Picnic blankets, lawn chairs, giraffes: this lazy summer afternoon was about to turn crazy with the brimming tunes of Brisbane bands The Jungle Giants and headliner, Ball Park Music. All in support of the humble Bilby, the Zoo Twilight shows raise money to help prevent animal extinction, while getting the crowd to party among their fellow animal friends. Held at Melbourne Zoo, this gig was the perfect event for a Friday afternoon.
We entered the zoo and made our way to the central picnic area, now decked out with a small stage, food trucks and merchandise stall. A sea of people sitting on picnic blankets splattered the main grass area, and people in lawn chairs sat to either side. The atmosphere was electric – people were wandering around looking at the animals, or grazing on snacks and waiting for the bands to ascend. I loved the way the Zoo was set up – dream-like, with fairy lights hanging from the trees. It made me so happy, like a little girl at Disney Land. After a quick look at the animals, The Jungle Giants made their way on stage and began to play.
The best thing about them was their stage presence. The lead singer and guitarist, Sam Hales, was upbeat and warm, getting a portion of the audience up to dance. An eclectic bunch – the bassist in almost business clothes, the lead guitarist in 70’s green plaid pants, and the drummer and lead singer in comfy casuals – made for an exciting and engaging mix on stage. I loved their energy, and I was smiling and dancing so much it began to hurt. Although I’d never heard much of their stuff before, I really enjoyed their set. They were actively trying to get the audience involved, playing songs that were fabulous to jump and dance to. Further, the bassist was going completely crazy jumping about the stage and bringing a ‘wild’ force to the show – perfect for the Zoo. The only negative I found in their set was they relied on pre-recorded sounds on a few of their songs; sounds that could have been replicated fairly simply on stage. This did draw some attention away from the magnificent skills of the band themselves, and that was a little sad as they were playing wonderfully the entire time. Overwhelming though, their set was energetic and it was obvious throughout that they were simply doing what they loved – that’s all that matters.
The crowd began to die down again after The Jungle Giants left the stage, but I decided to stay up the front so I would have a great view of Ball Park Music. The wait wasn’t long.

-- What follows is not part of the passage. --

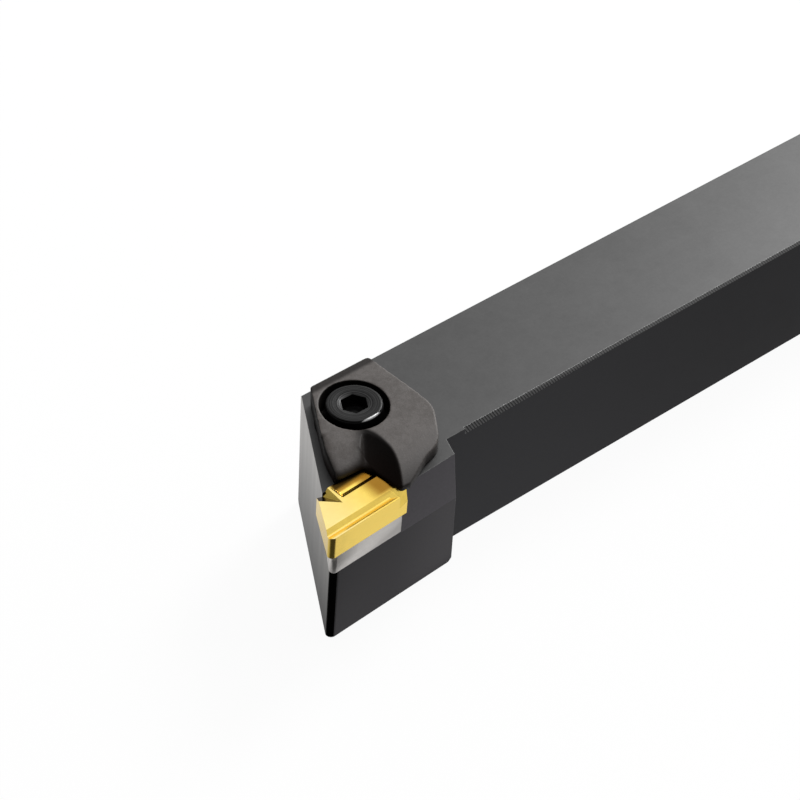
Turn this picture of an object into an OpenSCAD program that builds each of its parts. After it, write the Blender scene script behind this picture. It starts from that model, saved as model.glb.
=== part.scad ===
/* [Holder] */
// Length from the rear end of the shank to the cutting tip
total_len = 150; // [140:1:180]
// Width of the shank
shank_w = 25; // [25:0.5:28]
// Height of the shank
shank_h = 25; // [25:0.5:30]
// Distance from the back face of the shank to the cutting tip
reach = 32; // [31.5:0.25:33]
// Break along the long edges of the shank
edge_break = 0.5; // [0.2:0.05:0.7]
// Chamfer around the rear end of the shank
rear_chamfer = 0.8; // [0.3:0.1:1.5]
// Distance from the tip back to the step behind the head
head_len = 30.8; // [30.5:0.1:33]
// Angle of the step behind the head, from square
step_angle = 20; // [5:1:28]
// Angle of the end face, from square
end_angle = 30.5; // [29:0.5:32]
// Amount by which the end face lies behind the short edge of the insert
end_recess = 0.6; // [0.3:0.1:0.8]
// Radius of the upright edge under the nose
nose_edge_r = 1; // [0.8:0.1:1.4]
// Depth of the relief on the side of the head behind the pocket, at the top
side_relief = 1.8; // [1:0.1:2.2]
// Height of that relief
side_relief_h = 9; // [7:0.5:12]
// Chamfer on the lower rear corner of the head
wing_chamfer_w = 0.7; // [0.4:0.1:1.2]
// Length of the tapered flat milled on the upper edge of the shank
bevel_len = 36; // [20:1:60]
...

On the brink of dusk, the crowd broke into crazed applause as the brilliant musicians took centre stage. They opened with ‘Feelings’, the first song off their newest album, and was the perfect song to get the audience swaying. Then they proceeded to play some songs off their older albums, which I was immensely pleased about – their album ‘Happiness and Surrounding Suburbs’ has a very special place in my heart. I loved Sam Cromack’s acoustic rendition of ‘It’s Nice to be Alive’ – that was the first ever Ball Park Music song I was introduced to, and I remember instantly loving it. The acoustic rendition was just magical, and took me to a whole new place.
Every member of the band was rocking out, especially frontman Sam who was jumping around the stage, and even into the audience at one point. Although they didn’t have a lot of interaction with the crowd – short little snippets here and that that grew progressively more frequent over the course of the night – they still had the audience in a trance. It was just mesmerizing, and certainly an experience I will never forget.
They were very tight, with the occasional altercation or added solo that just lifted the songs to a new level. The sound levels were okay (with consideration of the animals, of course), although at some points it was hard to hear both Sam Cromack and Jennifer Boyce (bass and backing vocals) sing over the crowd screaming out the lyrics. I didn’t mind this too much though, especially in songs like ‘iFly’: a crowd favourite. Their band t-shirts weren’t overly pricy, however they did hold a limited range of shirts without stocking much else. This was balanced out though with the quality of their content – I was surprised that they played as much of their old stuff as they did, however this was not a disappointment to me. I felt like there was a really nice harmony between their new content and old content, and that their set list was well thought through. While starting the night on an upbeat note, they very gracefully wound it down by the encore – a stunning duet between Cromack and Boyce as they played “Glass Jar” and “Cocaine Lion”. This was the perfect night, at the perfect venue – the lights hanging in the trees, the oncoming night, and the band of my dreams.
This is a night I won’t forget for a long time to come!